My family's been preparing for this for a long time.
I've never lived in a time when new shoes weren't a really, really big deal, or a trip to the doctor's, or medication, or buying a book for anything more for a dollar. I remember being the only kid I saw in elementary school with big holes in all of my t-shirts. On trips we'd eat almost nothing but beans from a can, raisin bran, apples, bananas, and peanut butter sandwiches. For weeks. Well, that and whatever wild berries we could find to eat. If we can't find a camping site, we often just pull up somewhere in our car, fall asleep, and hope the cops don't find us. When I was a little kid and my mom thought I might have lice, she washed my hair with vinegar. We use almost no cleaning products...
The furniture in my room right now is almost all stuff my parents have been saving since I was 5 years old, so that I'd have a little something when I went to college. I don't own towels... just some little washcloths. My mother has passed down the secret of repairing zippers missing teeth, a piece of "women's lore" from the Great Depression.
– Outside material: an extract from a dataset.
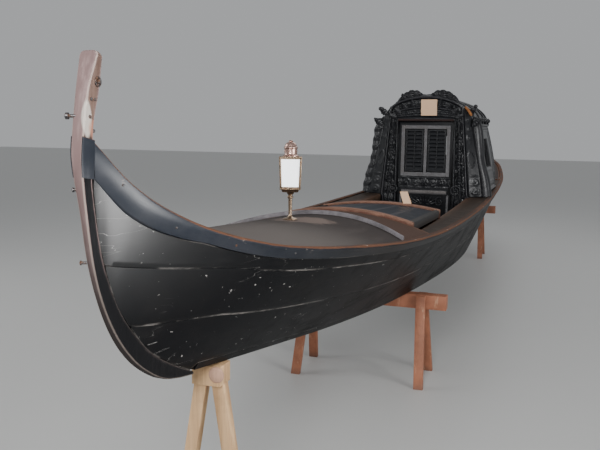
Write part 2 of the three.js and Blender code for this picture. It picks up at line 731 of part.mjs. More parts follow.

Recently, my father said he felt rich because he owned enough blankets that he wouldn't have to feel cold at night, and socks that didn't have holes. He can still tell the time by the sun due to all the years he spent doing manual labor for the park service. Used to be within five minutes. He's still got a tan heavy enough that folks think he's Arab.
My grandfather, the mathematician, was so poor that he grew up eating dock (a kind of plant) out of the ditches. Friends of my mother's received nothing but a single pair of pants; that was their Christmas gift, because nothing else was affordable.
I want my family to be able to experience something other than this. I'm scared we're going to go back to what we used to have, before all this.